I watched Philadelphia recently, yes, it was my first time though it released as far back as 1993.
For those who haven't watched it, Tom Hanks plays a topnotch lawyer who is the blue-eyed boy of his (conservative) law firm executives until they find out he has AIDS and is gay. Both these reasons play a major part in the decision to fire him though the argument states that "he was fired for incompetency". What made the case even more compelling is that he acquires the illness through a random sexual encounter rather than a tame blood transfusion. Tom hires Denzel Washington, a homophobic, small-time lawyer to fight his case. Denzel is cured of his homophobia and wins the lawsuit even as AIDS overcomes Tom. Washington argues that fear is an important ingredient in the recipe that forms prejudice, a simple fear of contracting the disease.
Fear, disgrace, humiliation, society, family, ostracism, change, values, beliefs, emotions... so many reasons drive people towards an act of prejudice.
In an ideal world, I would have loved to say life is too short to be prejudiced about religion, race, colour, size, looks, education, language, accent, profession, speech, gender, age, sexual orientation & choices, status, success, power... Isn't any act, big or small, that makes one human being commit injustice or even judge another due to an ingrained prejudice questionable?
Wikipedia explains: "The word prejudice refers to prejudgment: making a decision about, before becoming aware of the relevant facts of, a case or event."
Prejudice or prejudgement that creeps into practical, everyday parts of life intrigues me.
I will speak for myself first. Have I ever commited an act of injustice against a person or judged someone based on any of the above, consciously or unconsciously, knowingly or unknowingly?
Yes, I have. Guilty as charged.

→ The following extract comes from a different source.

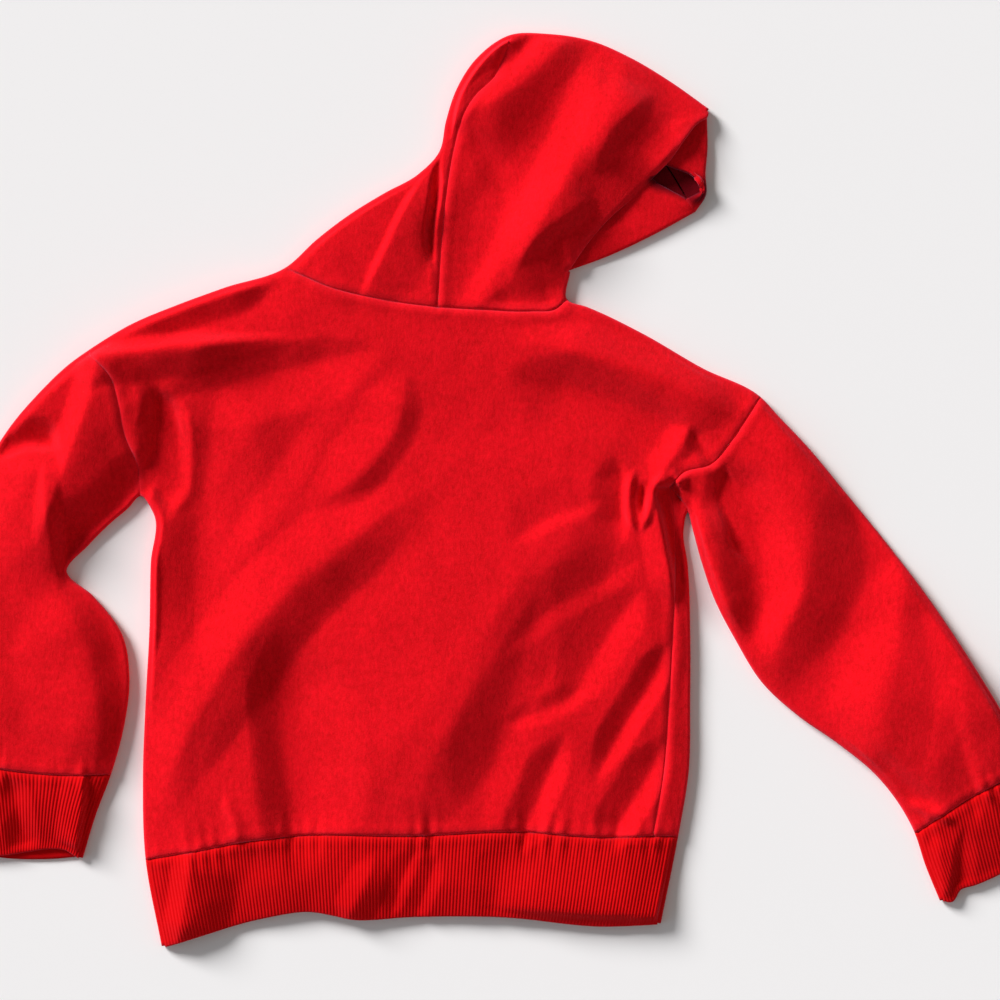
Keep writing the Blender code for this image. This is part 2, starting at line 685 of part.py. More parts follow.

While I sincerely do my best to be non-judgemental, successfully most times, despite my best intentions prejudgement does sweep in... I might not be vocal or act upon it but prejudged I have.
Have I ever faced prejudice of any sorts? Of course I have, like all of us do, in some form or the other. Luckily for me, I haven't let it make a big difference or change my life in any way. I think prejudgement only affects one personally as much one lets it. The Tom Hanks case in Philadelphia was an offence because it had legal overtones and a larger social cause in gay rights.
I will take the specific instance of religion in my case since Islam is a subject of much debate and cause for suspicion in today's world.
"Oooh... you don't seem Muslim?" is the one I hear most often. Now, I don't dress in a particular way nor believe in the frills and rituals of religion so it doesn't bother me as much but it does rankle.
Tomorrow, if I wore a veil and practised Islam actively, would that make me any less or more socially acceptable? Again, I am not in accusation mode, just putting forth a point of view and thinking aloud if I may. We are all aware there are good eggs and bad eggs in this society.
I have always had an independent view of religion. I find believing in humanity easier. There is a superpower somewhere, within and outside of us in spirit. Places of worship, structure, form or practice are incidental. Love, respect and compassion rise above these mundane details for me.
While my parents might have missed out on shaping some aspects of my personality, I give them full credit for not bringing me up to disrespect, choose people or make any decision in my life based on religion. It has never, ever figured in my list of things to tick.
I am not just saying this. In my better years of education and working life in various parts of India, I have never felt short-changed because of my religion. I had the opportunity and liberty to explore all that I wanted. There were good days and bad ones but none had religion written over them.
To conclude, 1993 was also the year in which we had the Mumbai Hindu-Muslim riots. I was in college then and we lived in a cosmopolitan area. This was the year I first became "aware" of the religion I belonged to, despite my best efforts. All my friends, Muslim and Hindu alike, aired caution and concern for me and my family. Compassion ruled over religion.
My best girl friend at the time belonged to a conservative Hindu family and we practically lived in each other's homes. Her parents and brothers bravely offered my family their house and protection at the time though we chose to stay where we were.
Now, the whole city was under curfew for a week. The same friend was madly in love with a Muslim guy. All the lovebirds cared for every evening was when curfew would lift so they could "meet" for a stroll around the local park. Sweet.
So you see, the romantic idealist in me does want the happy ending as far as prejudice goes. But the practical snake rears its head and strikes me out flat.
Something within me tells me prejudice is one battle all of us will have to endure, whether we choose to or not.